Task data:
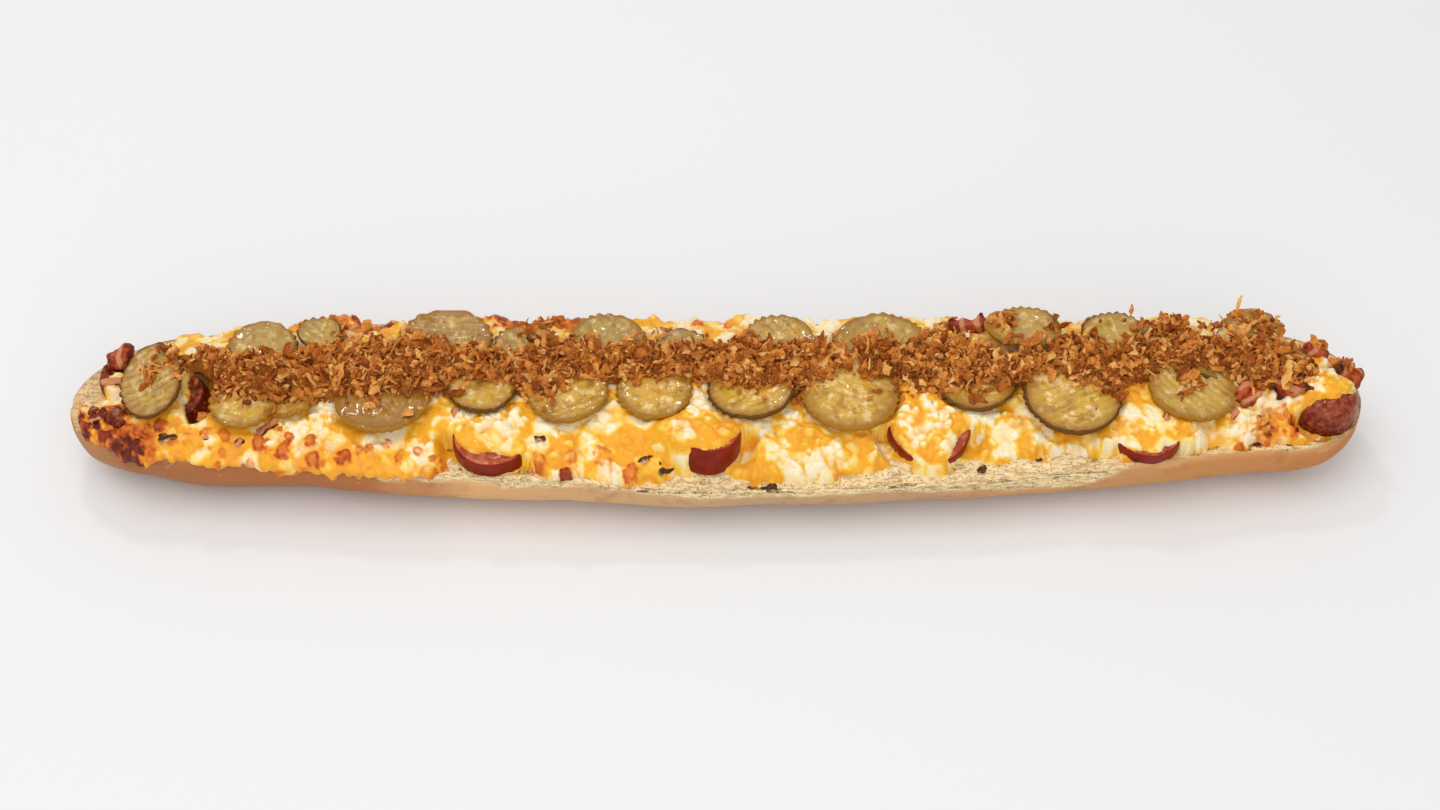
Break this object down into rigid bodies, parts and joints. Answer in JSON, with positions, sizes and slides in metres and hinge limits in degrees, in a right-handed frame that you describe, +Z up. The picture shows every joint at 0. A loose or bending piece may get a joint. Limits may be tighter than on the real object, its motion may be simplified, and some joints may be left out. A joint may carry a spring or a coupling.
{
  "type": "zapiekanka",
  "caption": "Long open-faced half baguette baked with melted cheese, sausage and bacon, topped with rows of gherkin slices and a ridge of crisp fried onion.",
  "frame": {"origin": "on the table under the middle of the loaf", "axes": "+X along the loaf to its right end, -Y its front edge, +Z up through the toppings"},
  "size_m": [0.4936, 0.0818, 0.0491],
  "materials": {
    "crust": "tan baked crust, matt, with a pale open crumb on the cut face",
    "cheese": "melted cheese, white and orange, glossy, with brown blisters",
    "sausage": "smoked sausage, red-brown skin, slightly glossy",
    "bacon": "diced bacon and ham, dark red with paler fat, slightly glossy",
    "gherkin": "pickled gherkin flesh, wet, with a dark olive rind",
    "onion": "crisp fried onion, golden to dark brown, matt"
  },
  "bodies": {
    "root": {"loaf": "crust", "sausage_slice_01": "sausage", "sausage_slice_02": "sausage", "sausage_slice_03": "sausage", "sausage_slice_04": "sausage", "sausage_slice_05": "sausage", "sausage_slice_06": "sausage", "sausage_slice_07": "sausage", "bacon_piece_01": "bacon", "bacon_piece_02": "bacon", "bacon_piece_03": "bacon", "bacon_piece_04": "bacon", "bacon_piece_05": "bacon", "bacon_piece_06": "bacon", "bacon_piece_07": "bacon", "bacon_piece_08": "bacon", "bacon_piece_09": "bacon", "gherkin_slice_01": "gherkin", "gherkin_slice_02": "gherkin", "gherkin_slice_03": "gherkin", "gherkin_slice_04": "gherkin", "gherkin_slice_05": "gherkin", "gherkin_slice_06": "gherkin", "gherkin_slice_07": "gherkin", "gherkin_slice_08": "gherkin", "gherkin_slice_09": "gherkin", "gherkin_slice_10": "gherkin", "gherkin_slice_11": "gherkin", "gherkin_slice_12": "gherkin", "gherkin_slice_13": "gherkin", "gherkin_slice_14": "gherkin", "gherkin_slice_15": "gherkin", "gherkin_slice_16": "gherkin", "gherkin_slice_17": "gherkin", "gherkin_slice_18": "gherkin", "gherkin_slice_19": "gherkin", "gherkin_slice_20": "gherkin", "gherkin_slice_21": "gherkin", "gherkin_slice_22": "gherkin", "gherkin_slice_23": "gherkin", "gherkin_slice_24": "gherkin", "gherkin_slice_25": "gherkin", "melted_cheese": "cheese", "fried_onion_heap": "onion"}
  },
  "joints": []
}
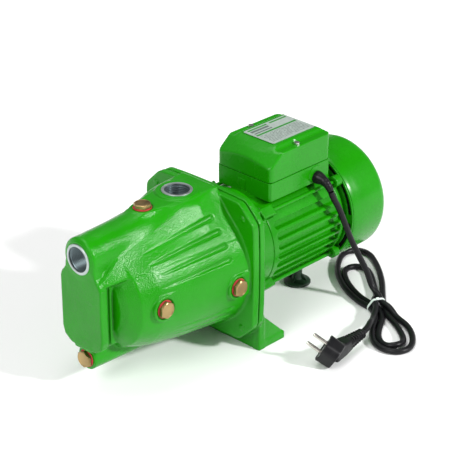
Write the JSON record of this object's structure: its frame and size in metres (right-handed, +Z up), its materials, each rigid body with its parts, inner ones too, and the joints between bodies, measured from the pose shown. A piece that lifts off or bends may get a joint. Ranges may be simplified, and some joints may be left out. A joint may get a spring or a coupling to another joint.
{
  "type": "shallow well jet pump",
  "caption": "Self-priming jet pump: cast casing with suction and discharge ports, motor bracket with foot, finned electric motor, terminal box, fan cover and mains cord.",
  "frame": {"origin": "on the floor under the middle of the pump, cord left out", "axes": "+X along the shaft from the suction port to the fan cover, +Y away from the cord's side, +Z up"},
  "size_m": [0.5034, 0.3144, 0.2338],
  "materials": {
    "green_cast_iron": "gloss green enamel over a slightly rough casting",
    "green_aluminium": "gloss green enamel on die-cast aluminium",
    "green_steel": "green enamel",
    "green_plastic": "smooth green, satin gloss",
    "gasket_rubber": "matte black",
    "foot_rubber": "matte, very dark",
    "cord_rubber": "satin black",
    "brass": "pale brass, dull",
    "nickelled_brass": "nickel plated",
    "red_fibre": "red pressed fibre",
    "zinc_steel": "bright zinc plate",
    "steel": "turned and ground",
    "carbon": "dark graphite and rubber",
    "seal_ceramic": "white, lapped",
    "moulded_resin": "cream moulded resin",
    "lamination": "stacked steel sheet",
    "winding_copper": "varnished copper wire",
    "black_plastic": "satin black",
    "white_plastic": "white moulded",
    "plate_aluminium": "satin silver sheet"
  },
  "bodies": {
    "pump": {"pump_casing": "green_cast_iron", "casing_gasket": "gasket_rubber", "gauge_plug_front": "brass", "gauge_washer_front": "red_fibre", "gauge_plug_rear": "brass", "gauge_washer_rear": "red_fibre", "casing_bolt_1": "zinc_steel", "casing_bolt_2": "zinc_steel", "casing_bolt_3": "zinc_steel", "casing_bolt_4": "zinc_steel", "ejector_nozzle": "moulded_resin", "venturi_tube": "moulded_resin", "venturi_o_ring": "gasket_rubber", "diffuser": "moulded_resin", "seal_seat": "seal_ceramic", "motor_bracket": "green_cast_iron", "rear_foot": "foot_rubber", "front_bearing_outer": "steel", "rear_bearing_outer": "steel", "stator_core": "lamination", "stator_winding": "winding_copper", "motor_housing": "green_aluminium", "tie_rod_1": "green_steel", "tie_rod_2": "green_steel", "tie_rod_3": "green_steel", "tie_rod_4": "green_steel", "rear_end_shield": "green_aluminium", "fan_cover": "green_plastic", "fan_cover_screw_1": "zinc_steel", "fan_cover_screw_2": "zinc_steel", "fan_cover_screw_3": "zinc_steel", "terminal_box_base": "green_plastic", "terminal_box_gasket": "gasket_rubber", "terminal_box_cover": "green_plastic", "terminal_box_screw_1": "zinc_steel", "terminal_box_screw_2": "zinc_steel", "rating_plate": "plate_aluminium", "run_capacitor": "white_plastic", "terminal_block": "white_plastic", "cable_gland": "cord_rubber", "cord_lead": "cord_rubber", "cord_hank": "cord_rubber", "cord_tail": "cord_rubber", "cable_tie": "white_plastic", "mains_plug_body": "black_plastic", "mains_plug_pin_1": "nickelled_brass", "mains_plug_pin_2": "nickelled_brass"},
    "rotating_assembly": {"shaft": "steel", "rotor": "lamination", "impeller": "brass", "impeller_nut": "steel", "seal_head": "carbon", "front_bearing_inner": "steel", "rear_bearing_inner": "steel", "cooling_fan": "black_plastic"},
    "fill_washer": {"fill_plug_washer": "red_fibre"},
    "fill_screw": {"fill_plug": "brass"},
    "drain_washer": {"drain_plug_washer": "red_fibre"},
    "drain_screw": {"drain_plug": "brass"}
  },
  "joints": [
    {"name": "shaft_spin", "type": "hinge", "parent": "pump", "child": "rotating_assembly", "pos_m": [0, 0, 0.11], "axis": [1, 0, 0], "continuous": true},
    {"name": "fill_plug_lift", "type": "slide", "parent": "pump", "child": "fill_washer", "axis": [0, 0, 1], "range_m": [0, 0.012]},
    {"name": "fill_plug_turn", "type": "hinge", "parent": "fill_washer", "child": "fill_screw", "pos_m": [-0.1325, 0, 0.206], "axis": [0, 0, 1], "range_deg": [0, 3230]},
    {"name": "drain_plug_draw", "type": "slide", "parent": "pump", "child": "drain_washer", "axis": [-1, 0, 0], "range_m": [0, 0.012]},
    {"name": "drain_plug_turn", "type": "hinge", "parent": "drain_washer", "child": "drain_screw", "pos_m": [-0.2265, 0, 0.042], "axis": [-1, 0, 0], "range_deg": [0, 3230]}
  ],
  "couplings": [
    {"joint": "fill_plug_lift", "follows": "fill_plug_turn", "m_per_rad": 0.00021279},
    {"joint": "drain_plug_draw", "follows": "drain_plug_turn", "m_per_rad": 0.00021279}
  ]
}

Task prompt:
Set down the entries above again, word for word.

Problem solution:
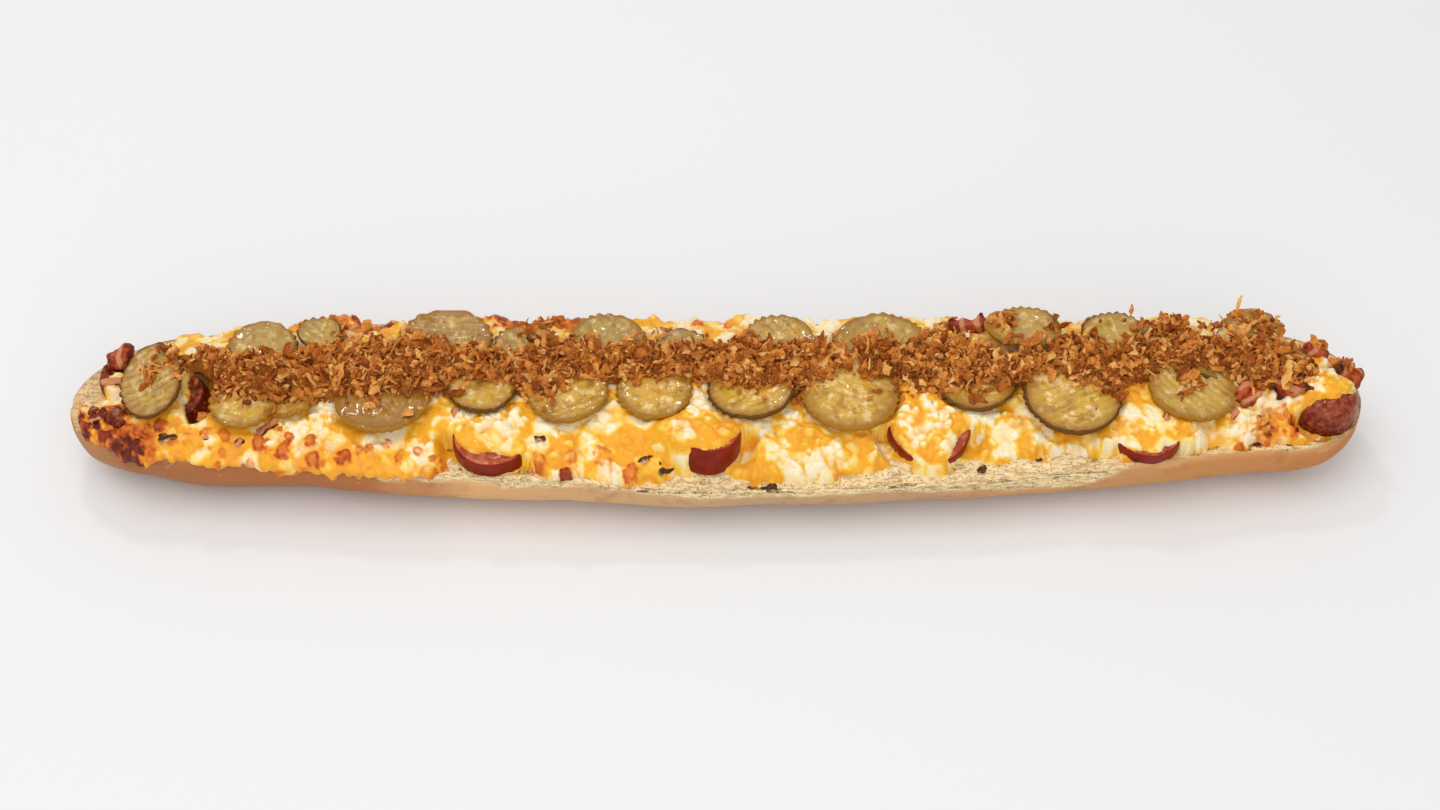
Break this object down into rigid bodies, parts and joints. Answer in JSON, with positions, sizes and slides in metres and hinge limits in degrees, in a right-handed frame that you describe, +Z up. The picture shows every joint at 0. A loose or bending piece may get a joint. Limits may be tighter than on the real object, its motion may be simplified, and some joints may be left out. A joint may carry a spring or a coupling.
{
  "type": "zapiekanka",
  "caption": "Long open-faced half baguette baked with melted cheese, sausage and bacon, topped with rows of gherkin slices and a ridge of crisp fried onion.",
  "frame": {"origin": "on the table under the middle of the loaf", "axes": "+X along the loaf to its right end, -Y its front edge, +Z up through the toppings"},
  "size_m": [0.4936, 0.0818, 0.0491],
  "materials": {
    "crust": "tan baked crust, matt, with a pale open crumb on the cut face",
    "cheese": "melted cheese, white and orange, glossy, with brown blisters",
    "sausage": "smoked sausage, red-brown skin, slightly glossy",
    "bacon": "diced bacon and ham, dark red with paler fat, slightly glossy",
    "gherkin": "pickled gherkin flesh, wet, with a dark olive rind",
    "onion": "crisp fried onion, golden to dark brown, matt"
  },
  "bodies": {
    "root": {"loaf": "crust", "sausage_slice_01": "sausage", "sausage_slice_02": "sausage", "sausage_slice_03": "sausage", "sausage_slice_04": "sausage", "sausage_slice_05": "sausage", "sausage_slice_06": "sausage", "sausage_slice_07": "sausage", "bacon_piece_01": "bacon", "bacon_piece_02": "bacon", "bacon_piece_03": "bacon", "bacon_piece_04": "bacon", "bacon_piece_05": "bacon", "bacon_piece_06": "bacon", "bacon_piece_07": "bacon", "bacon_piece_08": "bacon", "bacon_piece_09": "bacon", "gherkin_slice_01": "gherkin", "gherkin_slice_02": "gherkin", "gherkin_slice_03": "gherkin", "gherkin_slice_04": "gherkin", "gherkin_slice_05": "gherkin", "gherkin_slice_06": "gherkin", "gherkin_slice_07": "gherkin", "gherkin_slice_08": "gherkin", "gherkin_slice_09": "gherkin", "gherkin_slice_10": "gherkin", "gherkin_slice_11": "gherkin", "gherkin_slice_12": "gherkin", "gherkin_slice_13": "gherkin", "gherkin_slice_14": "gherkin", "gherkin_slice_15": "gherkin", "gherkin_slice_16": "gherkin", "gherkin_slice_17": "gherkin", "gherkin_slice_18": "gherkin", "gherkin_slice_19": "gherkin", "gherkin_slice_20": "gherkin", "gherkin_slice_21": "gherkin", "gherkin_slice_22": "gherkin", "gherkin_slice_23": "gherkin", "gherkin_slice_24": "gherkin", "gherkin_slice_25": "gherkin", "melted_cheese": "cheese", "fried_onion_heap": "onion"}
  },
  "joints": []
}
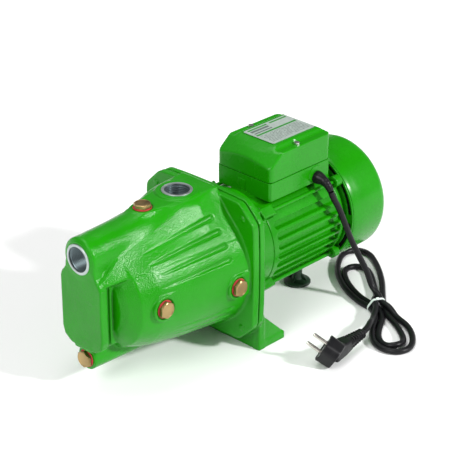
Write the JSON record of this object's structure: its frame and size in metres (right-handed, +Z up), its materials, each rigid body with its parts, inner ones too, and the joints between bodies, measured from the pose shown. A piece that lifts off or bends may get a joint. Ranges may be simplified, and some joints may be left out. A joint may get a spring or a coupling to another joint.
{
  "type": "shallow well jet pump",
  "caption": "Self-priming jet pump: cast casing with suction and discharge ports, motor bracket with foot, finned electric motor, terminal box, fan cover and mains cord.",
  "frame": {"origin": "on the floor under the middle of the pump, cord left out", "axes": "+X along the shaft from the suction port to the fan cover, +Y away from the cord's side, +Z up"},
  "size_m": [0.5034, 0.3144, 0.2338],
  "materials": {
    "green_cast_iron": "gloss green enamel over a slightly rough casting",
    "green_aluminium": "gloss green enamel on die-cast aluminium",
    "green_steel": "green enamel",
    "green_plastic": "smooth green, satin gloss",
    "gasket_rubber": "matte black",
    "foot_rubber": "matte, very dark",
    "cord_rubber": "satin black",
    "brass": "pale brass, dull",
    "nickelled_brass": "nickel plated",
    "red_fibre": "red pressed fibre",
    "zinc_steel": "bright zinc plate",
    "steel": "turned and ground",
    "carbon": "dark graphite and rubber",
    "seal_ceramic": "white, lapped",
    "moulded_resin": "cream moulded resin",
    "lamination": "stacked steel sheet",
    "winding_copper": "varnished copper wire",
    "black_plastic": "satin black",
    "white_plastic": "white moulded",
    "plate_aluminium": "satin silver sheet"
  },
  "bodies": {
    "pump": {"pump_casing": "green_cast_iron", "casing_gasket": "gasket_rubber", "gauge_plug_front": "brass", "gauge_washer_front": "red_fibre", "gauge_plug_rear": "brass", "gauge_washer_rear": "red_fibre", "casing_bolt_1": "zinc_steel", "casing_bolt_2": "zinc_steel", "casing_bolt_3": "zinc_steel", "casing_bolt_4": "zinc_steel", "ejector_nozzle": "moulded_resin", "venturi_tube": "moulded_resin", "venturi_o_ring": "gasket_rubber", "diffuser": "moulded_resin", "seal_seat": "seal_ceramic", "motor_bracket": "green_cast_iron", "rear_foot": "foot_rubber", "front_bearing_outer": "steel", "rear_bearing_outer": "steel", "stator_core": "lamination", "stator_winding": "winding_copper", "motor_housing": "green_aluminium", "tie_rod_1": "green_steel", "tie_rod_2": "green_steel", "tie_rod_3": "green_steel", "tie_rod_4": "green_steel", "rear_end_shield": "green_aluminium", "fan_cover": "green_plastic", "fan_cover_screw_1": "zinc_steel", "fan_cover_screw_2": "zinc_steel", "fan_cover_screw_3": "zinc_steel", "terminal_box_base": "green_plastic", "terminal_box_gasket": "gasket_rubber", "terminal_box_cover": "green_plastic", "terminal_box_screw_1": "zinc_steel", "terminal_box_screw_2": "zinc_steel", "rating_plate": "plate_aluminium", "run_capacitor": "white_plastic", "terminal_block": "white_plastic", "cable_gland": "cord_rubber", "cord_lead": "cord_rubber", "cord_hank": "cord_rubber", "cord_tail": "cord_rubber", "cable_tie": "white_plastic", "mains_plug_body": "black_plastic", "mains_plug_pin_1": "nickelled_brass", "mains_plug_pin_2": "nickelled_brass"},
    "rotating_assembly": {"shaft": "steel", "rotor": "lamination", "impeller": "brass", "impeller_nut": "steel", "seal_head": "carbon", "front_bearing_inner": "steel", "rear_bearing_inner": "steel", "cooling_fan": "black_plastic"},
    "fill_washer": {"fill_plug_washer": "red_fibre"},
    "fill_screw": {"fill_plug": "brass"},
    "drain_washer": {"drain_plug_washer": "red_fibre"},
    "drain_screw": {"drain_plug": "brass"}
  },
  "joints": [
    {"name": "shaft_spin", "type": "hinge", "parent": "pump", "child": "rotating_assembly", "pos_m": [0, 0, 0.11], "axis": [1, 0, 0], "continuous": true},
    {"name": "fill_plug_lift", "type": "slide", "parent": "pump", "child": "fill_washer", "axis": [0, 0, 1], "range_m": [0, 0.012]},
    {"name": "fill_plug_turn", "type": "hinge", "parent": "fill_washer", "child": "fill_screw", "pos_m": [-0.1325, 0, 0.206], "axis": [0, 0, 1], "range_deg": [0, 3230]},
    {"name": "drain_plug_draw", "type": "slide", "parent": "pump", "child": "drain_washer", "axis": [-1, 0, 0], "range_m": [0, 0.012]},
    {"name": "drain_plug_turn", "type": "hinge", "parent": "drain_washer", "child": "drain_screw", "pos_m": [-0.2265, 0, 0.042], "axis": [-1, 0, 0], "range_deg": [0, 3230]}
  ],
  "couplings": [
    {"joint": "fill_plug_lift", "follows": "fill_plug_turn", "m_per_rad": 0.00021279},
    {"joint": "drain_plug_draw", "follows": "drain_plug_turn", "m_per_rad": 0.00021279}
  ]
}